Depois da reunião de fundação do grupo, nos salões do subsolo do salão paroquial formaram-se dois grupos um para o Braguinha e outro para o Flor da Serra, a partir de agora minha experiência é com o Braguinha, a turma de quarta-feira. Neste dia logo depois do almoço a gente ia até a frente da igreja matriz onde esperava a turma toda chegar, depois a gente ia até a encruzilhada do Braguinha onde o grupo se dividia. Minhas primeiras visitas foram para o grupo de famílias da esquerda, uns 500 metros depois da estrada principal tinha a primeira casa, se é que poderia ser chamada de casa, onde chegávamos, tomávamos chimarrão e jogávamos conversa fora até achar uma brecha para falar de fazer uma horta. Na segunda casa o processo era o mesmo. A terceira casa esta era a do Lourencinho, sempre faceirinho, só estranhava que chegavam homens com moças junto. Tem cada história… É que a esposa dele era bem mais jovem que ele e recebia frequentemente visitas de homens que vinham tomar um mate ou uma caipirinha, e como ele não tinha em casa davam dinheiro para ele ir ao armazém comprar. Lá ia ele enquanto a a esposa fazia sala, quarto e tudo mais pra visita até ele voltar. Fiquei pouco tempo nesta rota depois fui para a rota rumo a Redentora, também uns 500 metros e entravamos num caminho a esquerda onde tinha mais três famílias, nesta rota fiquei um bom tempo com a Vilma. Esta foi bem produtiva, fizemos horta carpimos plantamos rabanetes, repolhos, alface, o rabanete era para conquistar a família pois em quatro ou cinco semanas já estava produzindo. De lambuja esta rota tinha muita cerejeira, pitangueira e araticum para a gente colher no caminho. Algum tempo mais tarde fiz a rota da direita da estrada com a Terezinha e a irmã da Tuti, esta rota tinha famílias mais estabilizadas e acomodadas era mais difícil de trabalhar.

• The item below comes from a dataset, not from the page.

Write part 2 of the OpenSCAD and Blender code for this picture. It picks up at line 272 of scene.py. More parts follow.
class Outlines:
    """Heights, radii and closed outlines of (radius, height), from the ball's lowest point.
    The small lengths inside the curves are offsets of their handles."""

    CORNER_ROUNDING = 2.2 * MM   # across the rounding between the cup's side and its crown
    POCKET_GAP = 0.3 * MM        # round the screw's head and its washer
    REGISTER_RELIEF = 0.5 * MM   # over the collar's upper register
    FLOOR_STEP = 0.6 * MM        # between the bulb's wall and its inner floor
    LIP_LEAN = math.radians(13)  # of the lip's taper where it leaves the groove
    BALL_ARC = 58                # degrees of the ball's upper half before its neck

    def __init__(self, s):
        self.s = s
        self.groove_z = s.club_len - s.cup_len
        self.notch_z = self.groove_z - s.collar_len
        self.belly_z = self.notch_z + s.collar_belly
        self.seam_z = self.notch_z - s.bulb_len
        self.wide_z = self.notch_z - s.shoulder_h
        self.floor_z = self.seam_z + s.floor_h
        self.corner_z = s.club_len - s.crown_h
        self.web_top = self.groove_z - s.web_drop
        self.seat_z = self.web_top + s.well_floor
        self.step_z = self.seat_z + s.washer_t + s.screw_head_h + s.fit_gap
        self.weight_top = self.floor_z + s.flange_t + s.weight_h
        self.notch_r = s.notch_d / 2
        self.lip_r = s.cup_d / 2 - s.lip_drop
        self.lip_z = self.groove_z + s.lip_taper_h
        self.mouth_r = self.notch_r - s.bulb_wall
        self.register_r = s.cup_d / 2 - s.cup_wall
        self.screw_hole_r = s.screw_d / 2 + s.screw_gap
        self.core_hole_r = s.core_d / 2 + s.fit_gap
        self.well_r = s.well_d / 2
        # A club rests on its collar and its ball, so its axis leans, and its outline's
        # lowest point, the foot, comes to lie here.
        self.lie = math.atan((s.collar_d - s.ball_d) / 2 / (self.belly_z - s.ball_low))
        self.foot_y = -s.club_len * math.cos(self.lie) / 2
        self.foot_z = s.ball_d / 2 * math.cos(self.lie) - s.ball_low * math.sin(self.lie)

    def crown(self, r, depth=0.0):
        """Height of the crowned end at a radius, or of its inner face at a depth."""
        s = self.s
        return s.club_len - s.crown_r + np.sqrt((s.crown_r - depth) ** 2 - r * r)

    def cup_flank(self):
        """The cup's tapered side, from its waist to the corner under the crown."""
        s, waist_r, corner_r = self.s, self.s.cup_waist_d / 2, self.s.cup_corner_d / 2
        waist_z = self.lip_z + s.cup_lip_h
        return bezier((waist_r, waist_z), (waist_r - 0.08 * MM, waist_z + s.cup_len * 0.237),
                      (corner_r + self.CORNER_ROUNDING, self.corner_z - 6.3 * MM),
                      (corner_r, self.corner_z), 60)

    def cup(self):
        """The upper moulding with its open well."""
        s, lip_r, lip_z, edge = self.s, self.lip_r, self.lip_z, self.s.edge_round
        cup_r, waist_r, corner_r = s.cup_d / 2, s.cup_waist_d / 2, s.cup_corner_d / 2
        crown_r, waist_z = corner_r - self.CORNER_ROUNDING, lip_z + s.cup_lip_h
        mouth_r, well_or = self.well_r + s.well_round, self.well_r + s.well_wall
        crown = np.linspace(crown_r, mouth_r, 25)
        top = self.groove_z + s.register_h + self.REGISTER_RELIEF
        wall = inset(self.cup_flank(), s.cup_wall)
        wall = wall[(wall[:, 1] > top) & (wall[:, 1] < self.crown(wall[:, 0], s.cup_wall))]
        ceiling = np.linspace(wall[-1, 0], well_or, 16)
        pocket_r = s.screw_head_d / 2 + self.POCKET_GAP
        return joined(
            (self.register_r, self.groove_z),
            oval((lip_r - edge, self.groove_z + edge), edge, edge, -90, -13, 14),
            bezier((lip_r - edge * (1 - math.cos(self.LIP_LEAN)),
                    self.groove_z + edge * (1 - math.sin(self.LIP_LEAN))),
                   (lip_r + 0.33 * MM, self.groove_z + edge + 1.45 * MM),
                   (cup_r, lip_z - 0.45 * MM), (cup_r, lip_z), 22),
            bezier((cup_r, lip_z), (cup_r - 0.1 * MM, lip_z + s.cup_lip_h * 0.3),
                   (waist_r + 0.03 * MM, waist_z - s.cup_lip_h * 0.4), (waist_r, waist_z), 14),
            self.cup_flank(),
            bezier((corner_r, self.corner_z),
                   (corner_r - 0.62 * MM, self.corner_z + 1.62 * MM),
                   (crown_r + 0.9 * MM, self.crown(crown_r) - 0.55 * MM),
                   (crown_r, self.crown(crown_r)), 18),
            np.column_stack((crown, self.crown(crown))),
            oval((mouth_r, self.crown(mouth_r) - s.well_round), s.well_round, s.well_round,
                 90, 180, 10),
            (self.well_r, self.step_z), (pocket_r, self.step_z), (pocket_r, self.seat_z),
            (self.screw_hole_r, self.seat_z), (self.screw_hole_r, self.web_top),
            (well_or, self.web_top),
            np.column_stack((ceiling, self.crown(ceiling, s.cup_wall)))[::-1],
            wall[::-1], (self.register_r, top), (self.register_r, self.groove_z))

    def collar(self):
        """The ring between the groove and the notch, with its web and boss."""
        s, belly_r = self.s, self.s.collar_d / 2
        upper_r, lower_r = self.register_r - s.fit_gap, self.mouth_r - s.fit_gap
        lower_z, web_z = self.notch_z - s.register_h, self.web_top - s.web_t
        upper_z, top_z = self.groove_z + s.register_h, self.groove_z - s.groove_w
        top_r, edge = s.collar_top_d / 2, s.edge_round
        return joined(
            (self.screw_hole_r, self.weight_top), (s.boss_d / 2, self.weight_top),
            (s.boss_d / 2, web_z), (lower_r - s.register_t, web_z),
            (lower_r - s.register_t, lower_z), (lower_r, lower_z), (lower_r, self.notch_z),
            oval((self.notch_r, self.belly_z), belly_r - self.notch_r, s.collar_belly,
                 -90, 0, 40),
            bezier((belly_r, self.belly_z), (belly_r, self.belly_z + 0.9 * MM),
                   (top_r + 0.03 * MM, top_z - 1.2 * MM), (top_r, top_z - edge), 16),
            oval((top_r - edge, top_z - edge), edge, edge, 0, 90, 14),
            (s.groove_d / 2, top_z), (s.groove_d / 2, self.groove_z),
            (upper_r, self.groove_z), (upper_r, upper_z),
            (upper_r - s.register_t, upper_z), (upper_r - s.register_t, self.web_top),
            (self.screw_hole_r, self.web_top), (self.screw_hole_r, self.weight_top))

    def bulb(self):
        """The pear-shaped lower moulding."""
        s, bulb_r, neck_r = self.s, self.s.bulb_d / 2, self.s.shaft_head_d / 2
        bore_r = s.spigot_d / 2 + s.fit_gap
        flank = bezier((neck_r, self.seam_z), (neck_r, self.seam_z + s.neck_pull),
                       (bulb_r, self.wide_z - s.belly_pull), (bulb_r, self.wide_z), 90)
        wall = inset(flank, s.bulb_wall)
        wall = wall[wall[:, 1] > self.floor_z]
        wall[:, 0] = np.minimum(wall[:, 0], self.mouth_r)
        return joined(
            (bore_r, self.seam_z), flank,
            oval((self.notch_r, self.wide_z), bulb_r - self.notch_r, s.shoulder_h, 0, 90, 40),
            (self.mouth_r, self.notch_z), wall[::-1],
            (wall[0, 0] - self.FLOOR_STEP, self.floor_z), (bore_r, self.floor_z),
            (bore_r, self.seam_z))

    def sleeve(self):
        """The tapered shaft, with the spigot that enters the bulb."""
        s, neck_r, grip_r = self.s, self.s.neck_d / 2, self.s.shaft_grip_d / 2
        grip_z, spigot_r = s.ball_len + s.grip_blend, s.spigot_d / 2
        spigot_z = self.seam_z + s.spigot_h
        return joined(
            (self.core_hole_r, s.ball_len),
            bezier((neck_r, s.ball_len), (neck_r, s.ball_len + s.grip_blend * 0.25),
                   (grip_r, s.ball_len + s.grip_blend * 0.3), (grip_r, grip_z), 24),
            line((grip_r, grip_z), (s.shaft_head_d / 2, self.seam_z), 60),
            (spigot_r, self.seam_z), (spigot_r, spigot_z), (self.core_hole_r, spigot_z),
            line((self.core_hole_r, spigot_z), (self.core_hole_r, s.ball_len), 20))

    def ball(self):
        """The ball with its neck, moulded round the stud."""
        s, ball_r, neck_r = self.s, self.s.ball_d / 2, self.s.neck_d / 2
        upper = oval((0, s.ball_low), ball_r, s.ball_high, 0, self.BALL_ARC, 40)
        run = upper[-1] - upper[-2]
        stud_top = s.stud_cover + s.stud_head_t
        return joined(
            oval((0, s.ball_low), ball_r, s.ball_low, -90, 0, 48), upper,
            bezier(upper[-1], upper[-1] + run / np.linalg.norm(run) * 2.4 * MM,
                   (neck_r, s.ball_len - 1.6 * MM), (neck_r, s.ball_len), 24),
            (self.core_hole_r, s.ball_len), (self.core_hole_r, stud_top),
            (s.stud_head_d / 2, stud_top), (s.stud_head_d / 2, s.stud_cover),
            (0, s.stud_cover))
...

Nunca fui na turma de quinta-feira rumo ao Flor da Serra, mas posso garantir que o melhor de tudo foi que esta atividade me transformou de um rato de biblioteca que mal levantava os olhos para falar num tagarela que não cala nunca. Sem contar com a aprazível companhia das meninas tanto nas visitas às famílias como nas reuniões de planejamento das quintas à noite. Mas…
Sempre tem um mas. Um belo dia a professora Alicia resolvei acabar com tudo.
Anos mais tarde descobri a razão. Vivíamos em época de regime de exceção e aquele trabalho social despertou interesse dos detentores do poder, a professorinha foi convidada, nos moldes de convites que eram feitos na época, a dar explicações, segundo os métodos usados na época para obter informações, sobre o movimento. E finalmente foi gentilmente convidada a encerrar a atividade antipatriótica que exercíamos. Em outras palavras, fazendo um trocadilho, “A Alicia foi acusada de estar aliciando jovens para o comunismo”.